В архивах КГБ всегда царил полный хаос. Когда я услышал, что западные журналисты из кожи вон лезут, чтобы попасть на Лубянку в поисках сенсационных документов, касающихся деятельности КГБ в периоде 1917 по 1950 годы, то только улыбнулся. В действительности там почти ничего нет, что представляло бы для них хоть малейший интерес.
Всякий, кто знает Россию, может воспринять это как парадокс, но бюрократия стала овладевать КГБ лишь годы спустя после окончания войны, а именно в 1948–1950 годах. Это совпало с периодом прихода в органы новых сотрудников, которые получили дипломы высшей школы и думали теперь только о своей собственной карьере. Примерно в это же время советская разведка начала приходить в упадок.
Четыре года я жил жизнью обыкновенного функционера. Атмосфера на Лубянке была довольно приемлемой, и наши отношения с начальством достаточно дружескими. В полдень мы все гурьбой спускались в столовую, садились вместе, без различия званий и рангов, за столики и обедали по карточкам. Говорили о войне, спорте, девушках, бытовых проблемах, но никогда — о работе.
Изредка выдавался свободный день, и мы выезжали за город. Зимой ходили на лыжах, летом гуляли в лесу или купались в речке, иногда ездили в дом отдыха. У нас имелись свои спортивные базы и дома культуры. В 1945 году я стал победителем в соревнованиях по конькам и лыжам Первого Управления.
Вне работы мы вели обыденный образ жизни, небогатый событиями, как и большинство советских граждан в то время. Я встречался с друзьями, главным образом своими сослуживцами, знакомился с девушками, которых встречал на работе. Некоторые сотрудники вызывали у меня антипатию. Особенно один из них — известный ученый, который отвечал за работу технической службы англо-американского отдела. Он страшно раздражал меня, потому что все время старался демонстрировать перед нами свою значимость.
До войны во время школьных каникул я несколько раз ездил в Судак, где влюбился в одну девушку. Мы часто писали друг другу, но когда началась война, наша переписка оборвалась. В 1944 году, вернувшись в Москву, я решил ее разыскать. Адрес нашел быстро. Оказалось, что она живет здесь в городе с матерью-учительницей. Одетый в форму НКВД с небесно-голубыми погонами, я отправился к ней. Но девушка приняла меня очень прохладно, несомненно из-за моей формы. О возобновлении нашего знакомства не могло быть и речи.

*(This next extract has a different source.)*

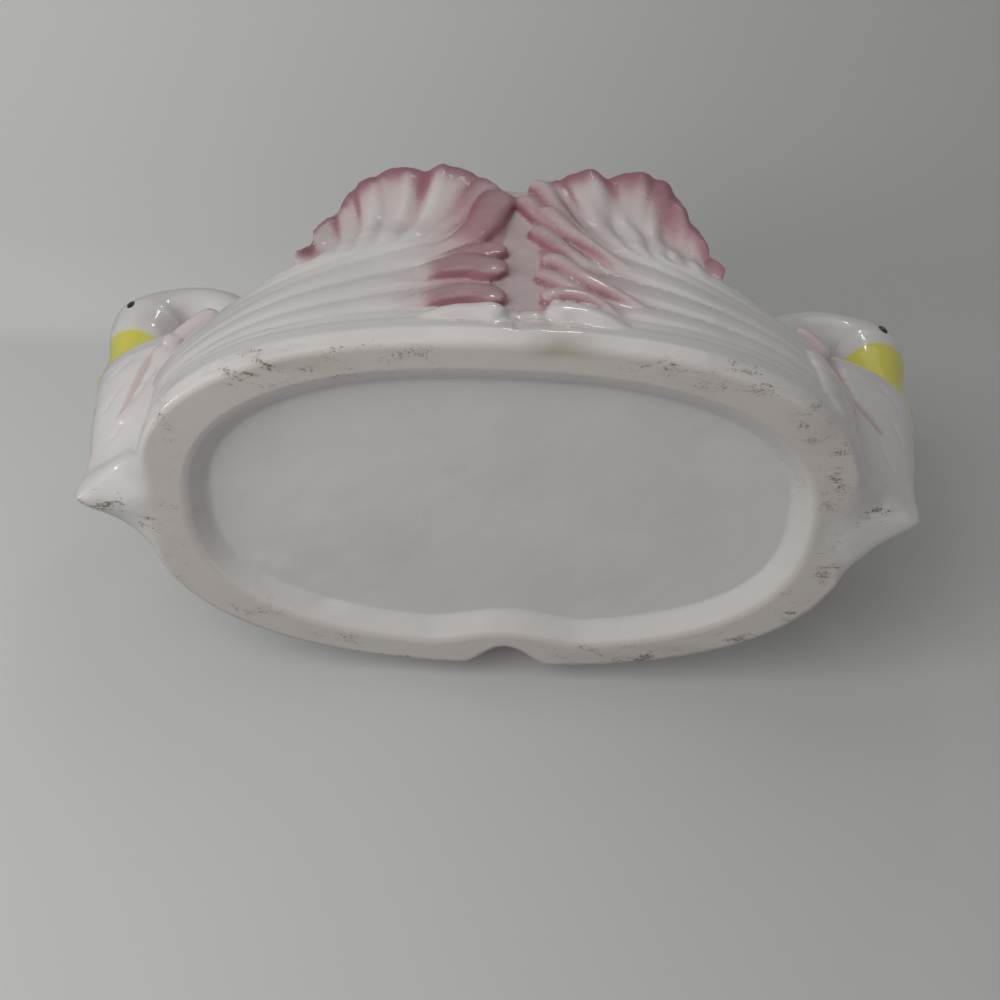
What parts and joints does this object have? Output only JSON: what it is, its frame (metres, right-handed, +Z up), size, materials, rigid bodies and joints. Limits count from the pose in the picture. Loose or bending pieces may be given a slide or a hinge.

Дело в том, что к тому времени отношение народа к сотрудникам НКВД резко изменилось. Люди встречали нас все с большей и большей антипатией. Сначала я ходил по улицам в форме, не чувствуя необходимости скрывать своей принадлежности к этой организации. Не пытался держать этого в тайне и от своих гражданских друзей. Но вскоре ситуация изменилась, хотя вопреки распространенному мнению офицерам НКВД никогда не запрещалось иметь друзей в городе.
Один из них, очень умный молодой человек, сказал мне (это был уже 1945 год), что хочет уехать из Москвы. Его решение показалось мне довольно странным, потому что тогда практически все мечтали жить в столице. Он объяснил, что не может остаться в городе из-за своего еврейского происхождения.
— Ну и что из этого? — спросил я. — В НКВД полно евреев. Мой начальник Коген — еврей, и у него нет никаких проблем.
Мой друг только покачал головой и уехал жить в Днепропетровск.
Помимо собственной семьи меня никто особенно не интересовал. Я был поглощен работой. Филби и Маклин оставались звездами в глазах НКВД, другие агенты по сравнению с ними уже не имели прежнего значения, ведь война уже кончилась.
«Пауль», «Медхен», он же «Хикс», как тогда называли Гая Бёрджесса, тоже не давал важной для нас информации. Перед своим отъездом в Соединенные Штаты в октябре 1944 года «Генри» попросил его сделать все возможное, чтобы поступить на работу в министерство иностранных дел, так как с отъездом Маклина у нас там никого не осталось. Бёрджесс выполнил задание, но на это у него ушло около года. Вначале он устроился на работу в пресс-отдел, что не давало ему доступа к полезной информации. Он с трудом «подкармливал» Крешина, но тот не беспокоился, ибо хорошо знал Бёрджесса и был совершенно уверен, что тот сам не захочет оставаться на месте, где не сможет принести пользы.
И Крешин оказался прав. В 1946 году Бёрджесс стал личным секретарем Гектора Макнейла, второго лица в министерстве иностранных дел лейбористского правительства Клемента Эттли. Новая ключевая должность давала ему несметное количество информации. Теперь он имел доступ ко всей дипломатической корреспонденции Форин Оффис.